Re: PROV-ISSUE-1 (define-resource): Definition for concept 'Resource' [Provenance Terminology]

Luc,

Responses below...

Luc Moreau wrote:
> Some comments are interleaved.
> 
> On 05/24/2011 10:39 AM, Graham Klyne wrote:
>> Luc Moreau wrote:
>>>
>>> As a follow on to my previous message on resources, the wiki page [1]
>>> also makes the distinction between a resource, a resource state, a
>>> resource state representation.
>>>
>>> What is provenance going to be about?
>>> a. provenance of a resource?
>>> b. provenance of a resource state?
>>> c. provenance of a resource state representation?
>>>
>>> Does it make sense to talk about a? b? c?
>>> If so, what kind of "provenance statement" would be involved in a? b? c?
>>>
>>> Cheers,
>>> Luc
>>>
>>> [1] http://www.w3.org/2011/prov/wiki/Provenance_and_Web_Architecture
>>
>> I think it makes sense to talk about (a) and (c), but not generally 
>> about (b).
>>
>> My rationale for this is that (b) is an intermediate construct that is 
>> used to explain the linkage between (a) and (c), but in general (as 
>> far as I'm aware) has no visibility exposed via Web architecture other 
>> than (c).
>>
>> Example.
>>
>> Suppose we have an RDF file describing zebras:
>>    (r1) http://example.com/zebras.rdf
> 
> Again, it would be useful to clarify what you mean here. Referring to
> http://www.w3.org/2011/rdf-wg/wiki/GraphConceptTerminology,
> do you see r1 as a g-box? g-snap? g-text?

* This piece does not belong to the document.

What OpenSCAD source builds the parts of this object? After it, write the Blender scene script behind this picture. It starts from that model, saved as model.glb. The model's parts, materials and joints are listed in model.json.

Strictly, none of the above.  Reading the definitions given, I initially thought 
the closest could be g-text.

But what I actually mean is a file accessible on the web at the given URI, which 
when dereferenced returns a g-text.  When dereferenced, the returned g-text 
could be interpreted (per the corresponding RDF format syntax specification) as 
describing a g-snap.  It seems that the URI used would formally denote the 
g-box, which would be the web "resource", of which the g-snap is its state at 
the time the dereferencing is serviced.

Thus another answer to your question might be "all of the above".

(Until we start talking about RDF internal structures and the minutiae of how 
RDF concepts are manipulated and updated, I'm not sure this terminology is 
especially useful.)


>> which contains statements referring to URIs
>>    (r2) http://example.com/zebras/#zebra1
>>    (r3) http://example.com/zebras/#zebra2
>>
>> Provenance information about (r1) would be an instance of (c) - noting 
>> that in this case it would relate to the state of multiple resources.
>>
>> Provenance information about the referents of (r2) and (r3) would be 
>> an instance of (a) - where they were born, who were their parents, etc.
>>
>> (I can imagine situations in which one explicitly constructs and 
>> identifies a notion of resource state (e.g the state of health of a 
>> zebra), but I'd see that as a special case constructed by an 
>> application, not part of the general Web model.  But even in such a 
>> case, what would it mean to refer to the provenance of an animals 
>> state of health, as opposed to a record (representation) of its state 
>> of health?)
>>
> Quoting the graph concept terminology document,
> 
> There may exist a need to make statements about a g-snap,..., thus a way 
> to refer to one may be required
 >
> There may exist a need to make statements about a "state" of a g-box, 
> either previous or future, thus a way to refer to a g-snap as being the 
> state of g-box-X at Y time may be needed.
> 
> It seems this is quite relevant to us.

(I note that these statements are quite speculative, in that they are not 
confirmed requirements.)

Roughly, I think that (echoing your a, b, c labels):

(a) statements about the resource would be statements about the g-box.

(b) statements about the resource state would be statements about the g-snap. 
This is the bit I'm not convinced is generally useful or meaningful w.r.t 
provenance.

(c) statements about state representation would be statements about a data 
resource containing the g-text - there could be multiple instances on different 
systems with different URIs - these instances would then be different resources, 
even if they encompass a common representation.  e.g. the provenenace of a 
g-text retrieved to Joe's computer would be distinct from the provenance of the 
same g-text retrieved to Kylie's computer.  IMO.

Per web architecture, anything about which one may make a statement (such as a 
statement of provenance) must be a resource, and one generally needs its URI to 
publish statements about it on the web.  Following my comments at (c) above, I 
become less sure that there's a separate requirement to make statements about a 
resource state representation, as in order to do that it must be established as 
a distinct resource, which may amount to more than just the sequence of octets 
that constitute the representation.

#g
--

Received on Tuesday, 24 May 2011 12:08:18 UTC